- [Exercise directions] Give back only the lines in the records below from the one with "obj.matrix_parent_inverse = Matrix.Identity(4)" to the one with "bpy.context.scene.camera = camera", both inclusive, word for word.

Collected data
————————

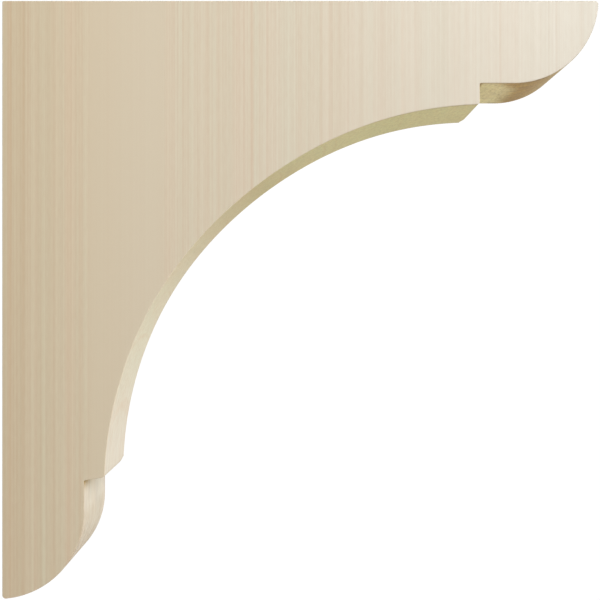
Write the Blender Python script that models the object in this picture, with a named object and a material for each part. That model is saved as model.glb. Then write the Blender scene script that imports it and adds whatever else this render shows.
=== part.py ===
"""A wooden corbel bracket, cut to its outline from one block of softwood and sanded.

Metres, +Z up. The bracket reaches out from the wall along +X, and its thickness runs along Y.
The origin is the middle of the flat face that lies against the wall.
"""
import math

import bmesh
import bpy
from mathutils import Vector

# The block: how far it reaches from the wall, how tall it is against the wall, and its thickness
PROJECTION = 0.6086
HEIGHT = 0.6105
THICKNESS = 0.0889

# The upper end, under the shelf: its depth, the round of its nose and its length from tip to step
ARM_DEPTH = 0.0841
UPPER_NOSE_RADIUS = 0.0856
UPPER_END_LENGTH = 0.1211
UPPER_STEP = 0.0215

# The lower end, on the wall: the same four sizes, and how far its step's face falls towards the wall
LEG_DEPTH = 0.0836
LOWER_NOSE_RADIUS = 0.0880
LOWER_END_LENGTH = 0.1207
LOWER_STEP = 0.0207
LOWER_STEP_FALL = 0.0035

# The hollow sweep between the two steps: a quarter round whose centre lies a little past both
# steps. It is left slightly fuller than a true arc around one angle above the horizontal
SWEEP_PAST_UPPER_STEP = 0.0104
SWEEP_PAST_LOWER_STEP = 0.0130
SWEEP_FULLNESS = 0.0021
SWEEP_FULL_ANGLE = math.radians(53)
SWEEP_FULL_SPREAD = math.radians(28)

# Edges: outer corners of the outline, inner corners of the steps, and the eased long edges
CORNER_RADIUS = 0.0034
NOTCH_RADIUS = 0.0014
EASED_EDGE = 0.0011

# How finely the round stretches are divided
NOSE_SEGMENTS = 20
SWEEP_SEGMENTS = 52
CORNER_SEGMENTS = 4
EDGE_SEGMENTS = 2
MERGE_DISTANCE = 0.00002

# Pale pine, sanded and left bare
WOOD_COLOUR = (0.68, 0.58, 0.44, 1.0)
WOOD_ROUGHNESS = 0.55

TOP = HEIGHT / 2
BOTTOM = -HEIGHT / 2

# Each nose's round stops just short of its step, so it is never longer than its end
UPPER_ROUND = min(UPPER_NOSE_RADIUS, UPPER_END_LENGTH - 2 * NOTCH_RADIUS)
LOWER_ROUND = min(LOWER_NOSE_RADIUS, LOWER_END_LENGTH - 2 * NOTCH_RADIUS)


def arc(centre, radius, start, end, segments):
    """Points along an arc, its angles measured from +X and turning towards +Z."""
    angles = [start + (end - start) * step / segments for step in range(segments + 1)]
    return [centre + radius * Vector((math.cos(angle), math.sin(angle))) for angle in angles]


def lower_nose():
    """From the wall, along the bottom if the leg is deeper than its round, to the flat front."""
    behind_wall = max(LOWER_ROUND - LEG_DEPTH, 0.0)
    at_wall = -math.acos(behind_wall / LOWER_ROUND)
    centre = Vector((LEG_DEPTH - LOWER_ROUND, BOTTOM - LOWER_ROUND * math.sin(at_wall)))
    points = arc(centre, LOWER_ROUND, at_wall, 0.0, NOSE_SEGMENTS)
    if LEG_DEPTH > LOWER_ROUND:
        points.insert(0, Vector((0.0, BOTTOM)))
    return points


def upper_nose():
    """From the flat underside, round the nose, and straight up if the arm is deeper than its round."""
    above_top = max(UPPER_ROUND - ARM_DEPTH, 0.0)
    at_top = -math.asin(above_top / UPPER_ROUND)
    centre = Vector((PROJECTION - UPPER_ROUND, TOP - ARM_DEPTH + UPPER_ROUND))
    points = arc(centre, UPPER_ROUND, -math.pi / 2, at_top, NOSE_SEGMENTS)
    if ARM_DEPTH > UPPER_ROUND:
        points.append(Vector((PROJECTION, TOP)))
    return points


def sweep():
    """From the lower step's outer corner, up the hollow sweep to the upper step's outer corner."""
    lower_step_z = BOTTOM + LOWER_END_LENGTH + LOWER_STEP_FALL
    upper_step_x = PROJECTION - UPPER_END_LENGTH
    centre_x = upper_step_x + SWEEP_PAST_UPPER_STEP
    centre_z = lower_step_z - SWEEP_PAST_LOWER_STEP
    reach = centre_x - LEG_DEPTH - LOWER_STEP
    rise = TOP - ARM_DEPTH - UPPER_STEP - centre_z
    first = math.asin(SWEEP_PAST_LOWER_STEP / rise)
    last = math.acos(SWEEP_PAST_UPPER_STEP / reach)
    points = []
    for step in range(SWEEP_SEGMENTS + 1):
        angle = first + (last - first) * step / SWEEP_SEGMENTS
        turn = min(abs(angle - SWEEP_FULL_ANGLE) / SWEEP_FULL_SPREAD, 1.0)
        full = SWEEP_FULLNESS * math.cos(turn * math.pi / 2) ** 2
        x = centre_x - (reach - full) * math.cos(angle)
        z = centre_z + (rise - full) * math.sin(angle)
        points.append(Vector((x, z)))
    return points


def outline():
    """The bracket's outline in X and Z, with the places of its outer corners and its notches."""
    lower_round = lower_nose()
    hollow = sweep()
    upper_round = upper_nose()
    lower_notch = Vector((LEG_DEPTH, BOTTOM + LOWER_END_LENGTH))
    upper_notch = Vector((PROJECTION - UPPER_END_LENGTH, TOP - ARM_DEPTH))
    wall_top = Vector((0.0, TOP))
    points = lower_round + [lower_notch] + hollow + [upper_notch] + upper_round + [wall_top]
    corners = [lower_round[0], hollow[0], hollow[-1], upper_round[-1]]
    return points, corners, [lower_notch, upper_notch]


def round_edges(mesh, places, radius):
    """Rounds the edges that cross the thickness at these places, as far as their faces allow."""
    crossing = []
    for edge in mesh.edges:
        first, second = (vertex.co for vertex in edge.verts)
        if abs(first.y - second.y) < THICKNESS / 2:
            continue
        if any((Vector((first.x, first.z)) - place).length < 1e-6 for place in places):
            crossing.append(edge)
    bmesh.ops.bevel(mesh, geom=crossing, offset=radius, segments=CORNER_SEGMENTS, profile=0.5,
                    affect="EDGES", clamp_overlap=True)
    bmesh.ops.remove_doubles(mesh, verts=mesh.verts, dist=MERGE_DISTANCE)


def wood():
    """Pale sanded wood."""
    material = bpy.data.materials.new("wood")
    material.use_nodes = True
    shader = material.node_tree.nodes["Principled BSDF"]
    shader.inputs["Base Color"].default_value = WOOD_COLOUR
    shader.inputs["Roughness"].default_value = WOOD_ROUGHNESS
    shader.inputs["Metallic"].default_value = 0.0
    return material


def bracket():
    """The whole bracket: the outline drawn at the back, carried forwards, and its edges eased."""
    points, corners, notches = outline()
    solid = bmesh.new()
    back = solid.faces.new([solid.verts.new((point.x, THICKNESS / 2, point.y)) for point in points])
    extruded = bmesh.ops.extrude_face_region(solid, geom=[back])["geom"]
    front = [item for item in extruded if isinstance(item, bmesh.types.BMVert)]
    bmesh.ops.translate(solid, verts=front, vec=(0.0, -THICKNESS, 0.0))
    round_edges(solid, corners, CORNER_RADIUS)
    round_edges(solid, notches, NOTCH_RADIUS)

    sides = [face for face in solid.faces if abs(face.normal.y) > 0.9]
    long_edges = {edge for side in sides for edge in side.edges}
    bmesh.ops.bevel(solid, geom=list(long_edges), offset=EASED_EDGE, segments=EDGE_SEGMENTS,
                    profile=0.5, affect="EDGES", clamp_overlap=True)

    mesh = bpy.data.meshes.new("corbel_bracket")
    solid.to_mesh(mesh)
    solid.free()
    mesh.materials.append(wood())
    mesh.shade_smooth()
    mesh.set_sharp_from_angle(angle=math.radians(35))
    piece = bpy.data.objects.new("corbel_bracket", mesh)
    bpy.context.scene.collection.objects.link(piece)
    return piece


for old in list(bpy.data.objects):
    bpy.data.objects.remove(old)
bracket()
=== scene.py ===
import math
from typing import NamedTuple

import bpy
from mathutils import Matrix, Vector


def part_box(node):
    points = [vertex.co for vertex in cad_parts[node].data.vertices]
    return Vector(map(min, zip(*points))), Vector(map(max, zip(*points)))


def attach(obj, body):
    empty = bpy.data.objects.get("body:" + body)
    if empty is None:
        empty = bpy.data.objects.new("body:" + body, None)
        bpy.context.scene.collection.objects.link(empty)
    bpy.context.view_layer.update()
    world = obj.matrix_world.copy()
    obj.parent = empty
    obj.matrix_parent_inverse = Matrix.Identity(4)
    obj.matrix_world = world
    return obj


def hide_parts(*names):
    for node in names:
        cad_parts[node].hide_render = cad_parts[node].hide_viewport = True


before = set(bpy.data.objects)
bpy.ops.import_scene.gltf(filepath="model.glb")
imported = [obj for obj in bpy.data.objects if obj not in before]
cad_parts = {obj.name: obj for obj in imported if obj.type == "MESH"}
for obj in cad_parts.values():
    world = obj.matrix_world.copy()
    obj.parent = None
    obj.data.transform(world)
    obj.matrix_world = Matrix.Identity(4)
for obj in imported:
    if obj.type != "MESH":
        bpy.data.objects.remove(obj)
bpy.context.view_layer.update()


# The viewpoint: about level with the middle of the bracket and square to its side, close enough for
# the far arris of the sweep to show below the near one. Metres, +Z up, the wall at x = 0.
VIEW_DISTANCE = 0.8255
VIEW_LENS = 48.57
SENSOR_WIDTH = 36.0
VIEW_POINT_X = 0.3050
VIEW_POINT_Z = 0.0077
FRAME_CENTRE_X = 0.3038
FRAME_CENTRE_Z = 0.0001
low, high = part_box("corbel_bracket")
frame_width = VIEW_DISTANCE * SENSOR_WIDTH / VIEW_LENS
lens = bpy.data.cameras.new("view")
lens.lens = VIEW_LENS
lens.sensor_width = SENSOR_WIDTH
lens.shift_x = (FRAME_CENTRE_X - VIEW_POINT_X) / frame_width
lens.shift_y = (FRAME_CENTRE_Z - VIEW_POINT_Z) / frame_width
camera = bpy.data.objects.new("view", lens)
camera.location = (VIEW_POINT_X, low.y - VIEW_DISTANCE, VIEW_POINT_Z)
camera.rotation_euler = (math.radians(90), 0.0, 0.0)
bpy.context.scene.collection.objects.link(camera)
bpy.context.scene.camera = camera


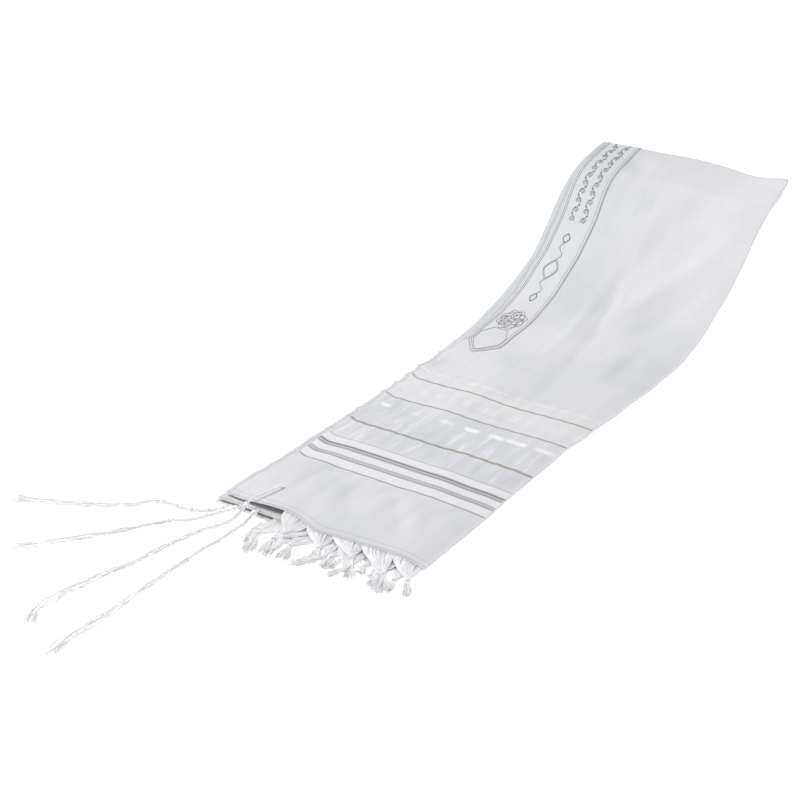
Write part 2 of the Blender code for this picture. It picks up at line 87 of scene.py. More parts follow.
# Soft forms of the top leaf. Columns: distance from the near end, place across, half length
# along, half width across, turn (deg), height (all m but the turn). The first seven are the
# large ones, which the solid has too.
SWELLS = [
    (0.000, -0.075, 0.040, 0.030, 0, 0.0030),
    (0.020, 0.045, 0.060, 0.035, -20, 0.0014),
    (0.110, -0.100, 0.090, 0.018, 12, 0.0018),
    (0.200, 0.060, 0.110, 0.022, -14, 0.0013),
    (0.430, -0.020, 0.120, 0.030, 10, 0.0030),
    (0.600, 0.050, 0.120, 0.026, -8, 0.0040),
    (0.790, 0.010, 0.080, 0.030, 24, 0.0045),
    (0.000, 0.025, 0.026, 0.045, 0, -0.0022),
    (0.590, -0.018, 0.050, 0.010, -4, 0.0026),
    (0.602, 0.008, 0.060, 0.010, -9, -0.0034),
    (0.660, 0.058, 0.120, 0.016, 33, 0.0040),
    (0.640, 0.098, 0.090, 0.015, 30, -0.0026),
    (0.720, 0.020, 0.060, 0.016, 18, -0.0018),
    (0.834, 0.040, 0.010, 0.110, 0, 0.0022),
    (0.857, -0.066, 0.016, 0.024, 30, -0.0034),
    (0.895, -0.150, 0.045, 0.045, 0, -0.0030),
    (0.520, 0.080, 0.070, 0.012, 8, 0.0016),
    (0.480, 0.030, 0.050, 0.011, -10, -0.0016),
    (0.455, -0.040, 0.040, 0.009, 6, 0.0012),
    (0.090, 0.050, 0.050, 0.012, -38, -0.0022),
    (0.075, 0.085, 0.050, 0.014, -38, 0.0014),
    (0.060, 0.000, 0.050, 0.012, -34, -0.0014),
    (0.300, -0.070, 0.040, 0.030, 0, -0.0020),
    (0.000, -0.128, 0.030, 0.024, 0, -0.0026),
]
HEM_WIDTH = 0.014
HEM_HEIGHT = 0.0006
SEAM_WIDTH = 0.0010
SEAM_DEPTH = 0.0008
FOLD_DROOP = 0.0024


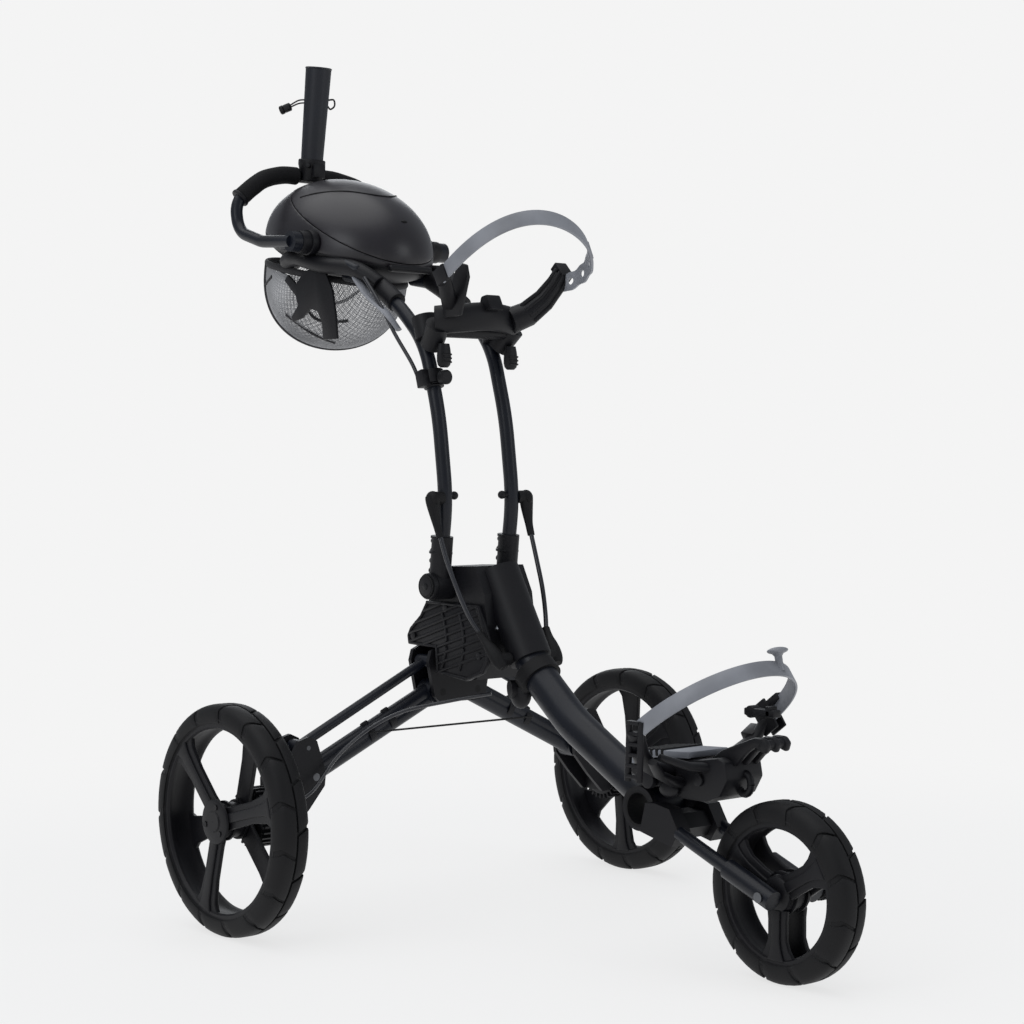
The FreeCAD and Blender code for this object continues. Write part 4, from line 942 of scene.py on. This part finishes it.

————————

- [Written response]
    obj.matrix_parent_inverse = Matrix.Identity(4)
    obj.matrix_world = world
    return obj


def hide_parts(*names):
    for node in names:
        cad_parts[node].hide_render = cad_parts[node].hide_viewport = True


before = set(bpy.data.objects)
bpy.ops.import_scene.gltf(filepath="model.glb")
imported = [obj for obj in bpy.data.objects if obj not in before]
cad_parts = {obj.name: obj for obj in imported if obj.type == "MESH"}
for obj in cad_parts.values():
    world = obj.matrix_world.copy()
    obj.parent = None
    obj.data.transform(world)
    obj.matrix_world = Matrix.Identity(4)
for obj in imported:
    if obj.type != "MESH":
        bpy.data.objects.remove(obj)
bpy.context.view_layer.update()


# The viewpoint: about level with the middle of the bracket and square to its side, close enough for
# the far arris of the sweep to show below the near one. Metres, +Z up, the wall at x = 0.
VIEW_DISTANCE = 0.8255
VIEW_LENS = 48.57
SENSOR_WIDTH = 36.0
VIEW_POINT_X = 0.3050
VIEW_POINT_Z = 0.0077
FRAME_CENTRE_X = 0.3038
FRAME_CENTRE_Z = 0.0001
low, high = part_box("corbel_bracket")
frame_width = VIEW_DISTANCE * SENSOR_WIDTH / VIEW_LENS
lens = bpy.data.cameras.new("view")
lens.lens = VIEW_LENS
lens.sensor_width = SENSOR_WIDTH
lens.shift_x = (FRAME_CENTRE_X - VIEW_POINT_X) / frame_width
lens.shift_y = (FRAME_CENTRE_Z - VIEW_POINT_Z) / frame_width
camera = bpy.data.objects.new("view", lens)
camera.location = (VIEW_POINT_X, low.y - VIEW_DISTANCE, VIEW_POINT_Z)
camera.rotation_euler = (math.radians(90), 0.0, 0.0)
bpy.context.scene.collection.objects.link(camera)
bpy.context.scene.camera = camera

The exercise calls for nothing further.